Print exactly the part opening with the line containing "The three.js and" and closing with the line containing "return placed +", with both of those lines included.

Rows from a 3D modeling dataset:
+++
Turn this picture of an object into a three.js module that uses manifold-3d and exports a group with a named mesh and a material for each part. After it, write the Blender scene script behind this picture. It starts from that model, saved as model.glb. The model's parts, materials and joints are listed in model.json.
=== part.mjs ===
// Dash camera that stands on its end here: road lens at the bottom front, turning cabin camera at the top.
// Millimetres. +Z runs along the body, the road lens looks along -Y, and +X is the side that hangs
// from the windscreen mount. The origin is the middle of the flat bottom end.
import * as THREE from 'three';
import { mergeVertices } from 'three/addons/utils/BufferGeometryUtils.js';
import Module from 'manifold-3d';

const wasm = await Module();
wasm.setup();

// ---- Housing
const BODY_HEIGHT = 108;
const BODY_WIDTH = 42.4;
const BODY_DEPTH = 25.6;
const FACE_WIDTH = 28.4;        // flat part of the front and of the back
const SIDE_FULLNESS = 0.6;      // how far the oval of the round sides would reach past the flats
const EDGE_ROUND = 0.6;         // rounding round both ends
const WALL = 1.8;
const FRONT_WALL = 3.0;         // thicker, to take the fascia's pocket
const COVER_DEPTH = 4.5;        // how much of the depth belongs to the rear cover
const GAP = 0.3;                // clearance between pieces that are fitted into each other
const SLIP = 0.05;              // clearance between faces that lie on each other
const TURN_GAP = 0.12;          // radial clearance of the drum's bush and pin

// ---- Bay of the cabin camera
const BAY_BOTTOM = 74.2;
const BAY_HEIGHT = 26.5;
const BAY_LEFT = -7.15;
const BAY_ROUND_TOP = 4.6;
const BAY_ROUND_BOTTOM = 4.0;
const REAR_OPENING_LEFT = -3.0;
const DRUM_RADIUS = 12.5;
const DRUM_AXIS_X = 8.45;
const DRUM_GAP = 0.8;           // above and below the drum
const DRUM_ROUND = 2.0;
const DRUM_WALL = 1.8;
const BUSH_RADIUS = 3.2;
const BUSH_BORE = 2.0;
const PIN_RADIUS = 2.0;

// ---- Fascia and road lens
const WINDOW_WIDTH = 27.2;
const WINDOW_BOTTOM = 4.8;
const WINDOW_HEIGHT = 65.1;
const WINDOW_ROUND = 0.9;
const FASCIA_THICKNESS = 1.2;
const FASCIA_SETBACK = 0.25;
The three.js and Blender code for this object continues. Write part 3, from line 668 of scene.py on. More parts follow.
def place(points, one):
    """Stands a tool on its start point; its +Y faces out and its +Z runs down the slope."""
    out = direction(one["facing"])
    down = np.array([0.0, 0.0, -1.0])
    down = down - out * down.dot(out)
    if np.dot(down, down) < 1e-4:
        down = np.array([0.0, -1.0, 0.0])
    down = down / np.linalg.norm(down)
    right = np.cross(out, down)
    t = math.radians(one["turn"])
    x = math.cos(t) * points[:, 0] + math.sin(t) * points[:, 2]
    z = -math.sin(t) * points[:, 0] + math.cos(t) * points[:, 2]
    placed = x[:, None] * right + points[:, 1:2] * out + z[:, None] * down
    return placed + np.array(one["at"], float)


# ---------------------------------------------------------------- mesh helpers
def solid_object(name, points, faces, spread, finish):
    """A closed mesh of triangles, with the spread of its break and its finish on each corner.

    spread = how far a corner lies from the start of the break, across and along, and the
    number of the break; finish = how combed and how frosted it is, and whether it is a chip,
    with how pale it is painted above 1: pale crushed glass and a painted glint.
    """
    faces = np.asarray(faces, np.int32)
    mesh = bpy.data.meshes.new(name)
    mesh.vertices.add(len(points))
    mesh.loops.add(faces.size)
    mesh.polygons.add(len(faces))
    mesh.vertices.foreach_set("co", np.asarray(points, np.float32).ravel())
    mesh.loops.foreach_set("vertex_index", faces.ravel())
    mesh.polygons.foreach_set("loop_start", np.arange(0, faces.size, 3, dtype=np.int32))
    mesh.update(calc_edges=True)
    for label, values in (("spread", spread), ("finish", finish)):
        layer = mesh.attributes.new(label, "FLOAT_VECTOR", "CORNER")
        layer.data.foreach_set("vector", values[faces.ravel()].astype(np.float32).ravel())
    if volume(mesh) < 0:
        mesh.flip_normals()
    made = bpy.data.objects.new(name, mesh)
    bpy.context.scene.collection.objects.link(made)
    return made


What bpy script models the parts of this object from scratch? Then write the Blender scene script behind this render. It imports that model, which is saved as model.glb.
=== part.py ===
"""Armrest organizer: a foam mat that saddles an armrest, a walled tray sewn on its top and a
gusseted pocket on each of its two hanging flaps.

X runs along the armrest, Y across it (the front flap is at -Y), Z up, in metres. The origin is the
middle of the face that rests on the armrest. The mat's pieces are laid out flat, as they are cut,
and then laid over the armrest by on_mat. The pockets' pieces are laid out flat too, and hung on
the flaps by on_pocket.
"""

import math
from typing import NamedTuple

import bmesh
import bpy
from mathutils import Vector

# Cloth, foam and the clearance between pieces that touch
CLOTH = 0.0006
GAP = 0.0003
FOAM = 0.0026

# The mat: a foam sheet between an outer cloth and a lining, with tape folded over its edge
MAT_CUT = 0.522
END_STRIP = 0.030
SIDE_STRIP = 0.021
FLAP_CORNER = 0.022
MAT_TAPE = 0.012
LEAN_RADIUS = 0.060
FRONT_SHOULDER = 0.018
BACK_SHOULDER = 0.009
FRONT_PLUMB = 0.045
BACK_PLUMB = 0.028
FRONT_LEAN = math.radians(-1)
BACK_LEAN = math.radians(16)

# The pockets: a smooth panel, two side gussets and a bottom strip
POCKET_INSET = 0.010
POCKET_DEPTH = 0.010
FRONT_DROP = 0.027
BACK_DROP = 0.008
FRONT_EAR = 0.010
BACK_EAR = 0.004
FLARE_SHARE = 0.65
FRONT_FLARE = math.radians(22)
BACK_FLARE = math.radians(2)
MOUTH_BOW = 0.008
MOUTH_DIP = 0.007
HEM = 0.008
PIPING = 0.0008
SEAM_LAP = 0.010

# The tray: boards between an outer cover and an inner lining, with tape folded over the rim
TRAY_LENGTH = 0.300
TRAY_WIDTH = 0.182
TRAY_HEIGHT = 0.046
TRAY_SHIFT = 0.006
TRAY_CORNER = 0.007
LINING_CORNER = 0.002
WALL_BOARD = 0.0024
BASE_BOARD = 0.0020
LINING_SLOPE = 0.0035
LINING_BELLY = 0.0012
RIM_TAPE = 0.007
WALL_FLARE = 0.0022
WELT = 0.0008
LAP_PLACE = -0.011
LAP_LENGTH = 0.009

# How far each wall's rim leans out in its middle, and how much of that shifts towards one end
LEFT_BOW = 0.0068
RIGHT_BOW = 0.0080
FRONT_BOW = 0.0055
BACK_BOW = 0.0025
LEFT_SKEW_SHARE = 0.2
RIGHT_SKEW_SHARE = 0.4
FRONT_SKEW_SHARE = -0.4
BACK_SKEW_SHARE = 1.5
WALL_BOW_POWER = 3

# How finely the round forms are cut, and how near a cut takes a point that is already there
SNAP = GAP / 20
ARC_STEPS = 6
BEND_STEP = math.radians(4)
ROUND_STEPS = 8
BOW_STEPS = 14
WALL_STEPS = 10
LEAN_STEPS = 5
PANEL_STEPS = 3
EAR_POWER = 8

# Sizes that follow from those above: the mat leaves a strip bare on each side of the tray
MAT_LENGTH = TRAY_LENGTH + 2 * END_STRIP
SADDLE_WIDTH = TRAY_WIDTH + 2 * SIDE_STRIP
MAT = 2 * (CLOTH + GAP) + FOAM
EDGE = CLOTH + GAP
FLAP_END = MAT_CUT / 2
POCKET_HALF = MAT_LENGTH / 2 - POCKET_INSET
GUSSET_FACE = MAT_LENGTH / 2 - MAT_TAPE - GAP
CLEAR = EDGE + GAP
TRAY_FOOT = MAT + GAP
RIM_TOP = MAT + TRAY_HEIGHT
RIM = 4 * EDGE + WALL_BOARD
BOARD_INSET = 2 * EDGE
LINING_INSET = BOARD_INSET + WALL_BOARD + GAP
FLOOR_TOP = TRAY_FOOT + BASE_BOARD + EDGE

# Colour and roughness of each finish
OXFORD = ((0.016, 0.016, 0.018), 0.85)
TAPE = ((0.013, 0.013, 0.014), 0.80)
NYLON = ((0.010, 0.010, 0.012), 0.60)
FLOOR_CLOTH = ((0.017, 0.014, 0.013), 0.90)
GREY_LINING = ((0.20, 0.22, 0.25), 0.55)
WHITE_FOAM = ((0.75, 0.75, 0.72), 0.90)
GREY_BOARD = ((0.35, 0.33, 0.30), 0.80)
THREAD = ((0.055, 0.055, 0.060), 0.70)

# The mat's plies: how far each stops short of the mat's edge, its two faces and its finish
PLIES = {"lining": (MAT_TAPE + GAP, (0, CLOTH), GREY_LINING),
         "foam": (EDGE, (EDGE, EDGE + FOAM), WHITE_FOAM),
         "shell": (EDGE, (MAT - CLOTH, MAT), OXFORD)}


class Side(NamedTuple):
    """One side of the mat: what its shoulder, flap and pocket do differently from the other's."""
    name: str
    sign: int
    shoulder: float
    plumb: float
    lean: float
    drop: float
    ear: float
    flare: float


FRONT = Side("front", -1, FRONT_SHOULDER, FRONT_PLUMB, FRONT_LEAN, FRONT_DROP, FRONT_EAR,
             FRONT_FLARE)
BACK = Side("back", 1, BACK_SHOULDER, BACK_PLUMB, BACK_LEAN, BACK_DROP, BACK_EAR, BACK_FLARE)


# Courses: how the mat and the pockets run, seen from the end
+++
# Answer to this problem:
The three.js and Blender code for this object continues. Write part 3, from line 668 of scene.py on. More parts follow.
def place(points, one):
    """Stands a tool on its start point; its +Y faces out and its +Z runs down the slope."""
    out = direction(one["facing"])
    down = np.array([0.0, 0.0, -1.0])
    down = down - out * down.dot(out)
    if np.dot(down, down) < 1e-4:
        down = np.array([0.0, -1.0, 0.0])
    down = down / np.linalg.norm(down)
    right = np.cross(out, down)
    t = math.radians(one["turn"])
    x = math.cos(t) * points[:, 0] + math.sin(t) * points[:, 2]
    z = -math.sin(t) * points[:, 0] + math.cos(t) * points[:, 2]
    placed = x[:, None] * right + points[:, 1:2] * out + z[:, None] * down
    return placed + np.array(one["at"], float)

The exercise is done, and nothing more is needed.